Whatever is believed in, stops being real. The market is literally anti-inductive rather than anti-regular—it’s the regularity that enough participants induce, which therefore goes away.

This, as I understand it, is the standard theory of “efficient markets”, which should perhaps have been called “inexploitable markets” or “markets that are not easy to exploit because others are already trying to exploit them”. Should I have made a mistake thereof, let me be corrected.

Now it’s not surprising, on the one hand, to see this screwed up in random internet discussions where a gold bug argues from well-known observations about the past history of gold. (This is the equivalent of trying to make money at horse-racing by betting on the horse that you think will win—failing to cross the Pons Asinorum.)

But it is surprising is to hear histories of the financial crisis in which prestigious actors argued in crowded auditoriums that, previously, real-estate prices had always gone up, or that previously mortage defaults had been uncorrelated. This is naive inductive reasoning of the sort that only works on falling apples and rising suns and human behavior and everything else in the universe except markets.
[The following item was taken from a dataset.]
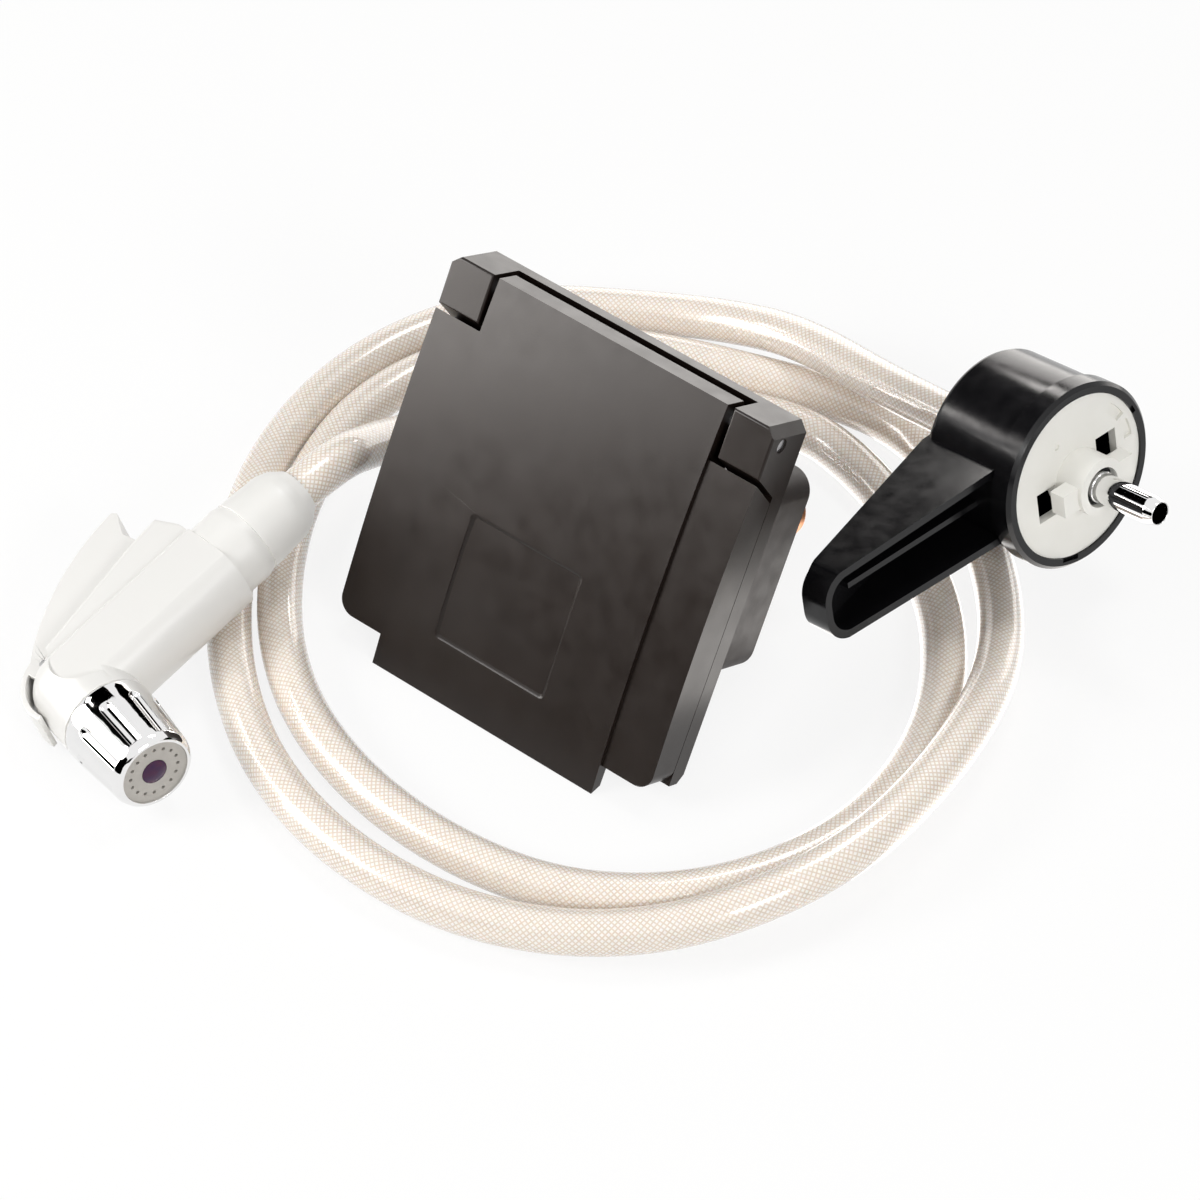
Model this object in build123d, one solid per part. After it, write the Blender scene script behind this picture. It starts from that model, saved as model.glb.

Shouldn’t everyone have frowned and said, “But isn’t the marketplace an anti-inductive environment?”

Not that this is standard terminology—but perhaps “efficient market” doesn’t convey quite the same warning as “anti-inductive”. We would appear to need stronger warnings.

PS: To clarify, the coin example is a humorous exaggeration of what the world would be like if most physical systems behaved the same way as market price movements, illustrating the point, “An exploitable pricing regularity that is easily inducted degrades into inexploitable noise.” Here the coin coming up “heads” is analogous to getting an above-market return on a publicly traded asset.